Women have been trained to weave compost baskets out of bamboo reeds and almost all the people in five villages – Ranichauri, Savli, Moan, Guriyali and Jagdhar – have replaced the use of pesticides and chemical fertilizers with organic farming. This has increased the yield, ensuring economic stability and reducing effort.

“We already had kitchen gardens but we didn’t have knowledge and just used to throw seeds randomly which hardly used to yield anything. But now we have been trained to make separate beds and now even if a crop fails, we at least don’t go hungry and share our extra produce with villagers in need and we sell the surplus at the same time,” said Krishna from Savli village. “We have become self sufficient and are able to grow almost everything we need including condiments. We just need to buy sugar, oil, tea leaves and cumin.”

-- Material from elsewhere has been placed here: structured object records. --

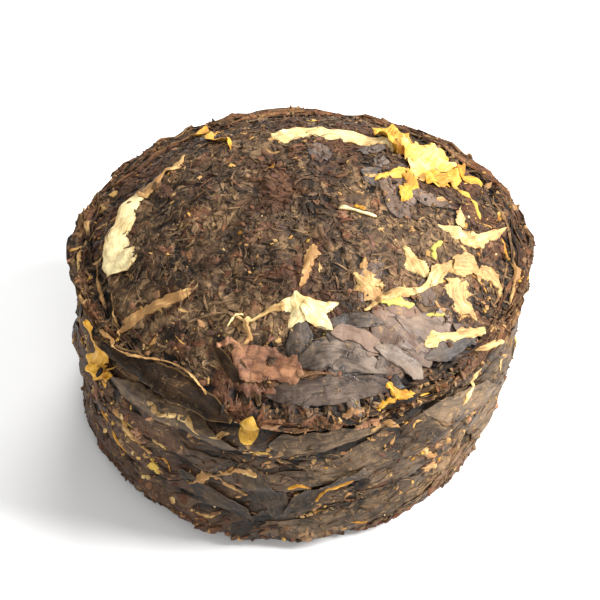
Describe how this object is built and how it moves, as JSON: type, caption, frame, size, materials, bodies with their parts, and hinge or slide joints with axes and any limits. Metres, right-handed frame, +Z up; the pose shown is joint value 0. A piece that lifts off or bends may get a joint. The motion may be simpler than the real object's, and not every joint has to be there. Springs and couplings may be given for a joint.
{
  "type": "pu-erh tuocha",
  "caption": "Small pressed tea nest: a shallow dome of matted dark leaf with pale scraps, a torn lip, a wrapped side wall and a flat foot with a hollow under it",
  "frame": {"origin": "in the plane of the foot, under the middle of the part's box", "axes": "+Z up through the dome, +X to the right and +Y away from the best side, which faces -Y"},
  "size_m": [0.0274, 0.027, 0.0179],
  "materials": {
    "pressed_leaf": "dark brown dry leaf, matted and pressed, matt with a faint sheen",
    "glossy_leaf": "smooth blackish leaf pressed flat, with a grey satin sheen",
    "rust_leaf": "rust-brown leaf and torn leaf edges, matt",
    "straw_scrap": "straw and cream leaf scraps and bud scales, papery and matt",
    "yellow_bloom": "golden yellow crumpled petals and flecks, matt"
  },
  "bodies": {
    "root": {"tuocha": "pressed_leaf"}
  },
  "joints": []
}
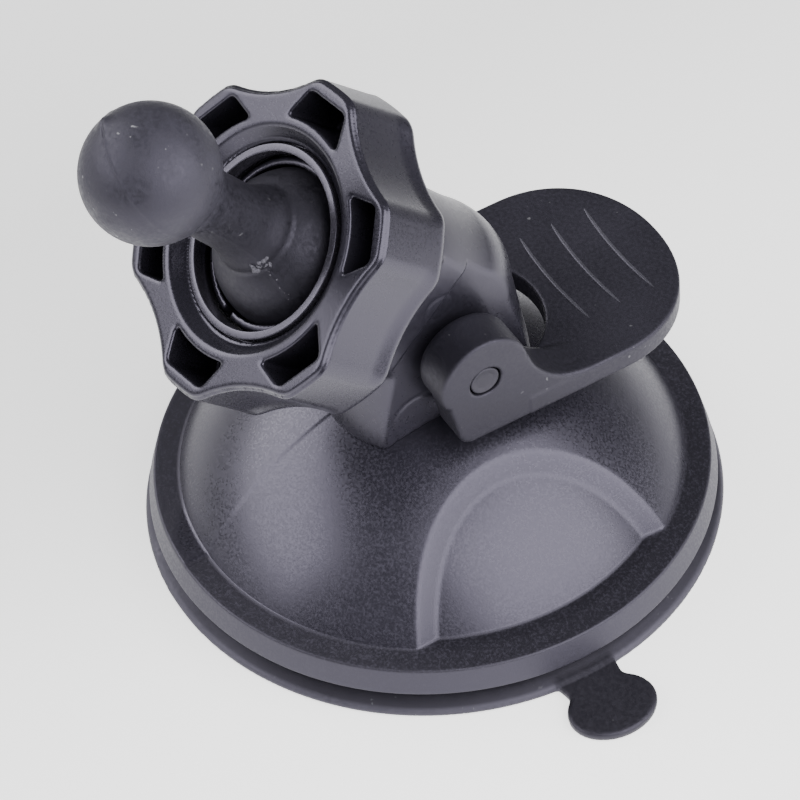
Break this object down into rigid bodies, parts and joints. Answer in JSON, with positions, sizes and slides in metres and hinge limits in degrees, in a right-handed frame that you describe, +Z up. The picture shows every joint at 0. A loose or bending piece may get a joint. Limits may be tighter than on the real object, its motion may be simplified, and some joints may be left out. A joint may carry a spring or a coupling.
{
  "type": "suction cup ball mount",
  "caption": "Suction-cup mount with a locking lever, a leaning neck and a lobed clamp nut that grips a double-ended ball stud.",
  "frame": {"origin": "middle of the suction pad, on the surface that it sticks to", "axes": "+Z up along the neck's column and out of the surface; the socket and ball lean towards -Y; the lever's flap points to +Y; the pull tab is on +X"},
  "size_m": [0.0846, 0.0797, 0.0861],
  "materials": {
    "base_cover": "fine satin grain with a matte rim",
    "neck_arm": "satin",
    "clamp_nut": "satin",
    "pressure_ring": "smooth",
    "ball_stud": "soft matte",
    "lever": "grained top, satin sides",
    "lever_pin": "blackened",
    "plunger": "satin",
    "return_spring": "drawn wire",
    "suction_pad": "soft matte"
  },
  "bodies": {
    "base": {"base_cover": "base_cover", "neck_arm": "neck_arm", "suction_pad": "suction_pad", "return_spring": "return_spring"},
    "plunger": {"plunger": "plunger", "lever_pin": "lever_pin"},
    "lever": {"lever": "lever"},
    "ring": {"pressure_ring": "pressure_ring"},
    "nut": {"clamp_nut": "clamp_nut"},
    "stud": {"ball_stud": "ball_stud"}
  },
  "joints": [
    {"name": "plunger_slide", "type": "slide", "parent": "base", "child": "plunger", "axis": [0, 0, 1], "range_m": [-0.0029, 0], "deforming": ["return_spring", "suction_pad"]},
    {"name": "lever_hinge", "type": "hinge", "parent": "plunger", "child": "lever", "pos_m": [0, 0, 0.0352], "axis": [1, 0, 0], "range_deg": [0, 85]},
    {"name": "ring_slide", "type": "slide", "parent": "base", "child": "ring", "axis": [0, -0.7206, 0.6934], "range_m": [0, 0.0021]},
    {"name": "nut_turn", "type": "hinge", "parent": "ring", "child": "nut", "pos_m": [0, -0.01629, 0.05427], "axis": [0, -0.7206, 0.6934], "range_deg": [0, 360]},
    {"name": "stud_tilt", "type": "hinge", "parent": "base", "child": "stud", "pos_m": [0, -0.01629, 0.05427], "axis": [1, 0, 0], "range_deg": [-23, 40]}
  ],
  "couplings": [
    {"joint": "plunger_slide", "follows": "lever_hinge", "m_per_rad": -0.0019099},
    {"joint": "ring_slide", "follows": "nut_turn", "m_per_rad": 0.00031831}
  ]
}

The transition to organic farming has allowed people to save INR 400 (USD 6.20) every season that they used to buy chemicals and pesticides, plus the quality of soil has also improved. With different crops with improved yield and taste, they are able to make INR 4,500-8,000 (USD 70-124) from their kitchen gardens annually. There are also indirect benefits that improve the climate resilience of the village.

“Due to chemicals used, the fields need to be watered every 3-4 days but with organic manure, we just need to water fields every 15-20 days and that saves a lot on our effort and money. Plus with urea, soil becomes very hard and we need to hire equipment to till the soil frequently but with organic manure, the soil remains loamy, porous and produces such nice tasting vegetables,” added Bahuguna.

The project may seem to be small scale but it is bringing big changes in the lives of these industrious mountain women who lead very hard lives on the frontlines of climate change.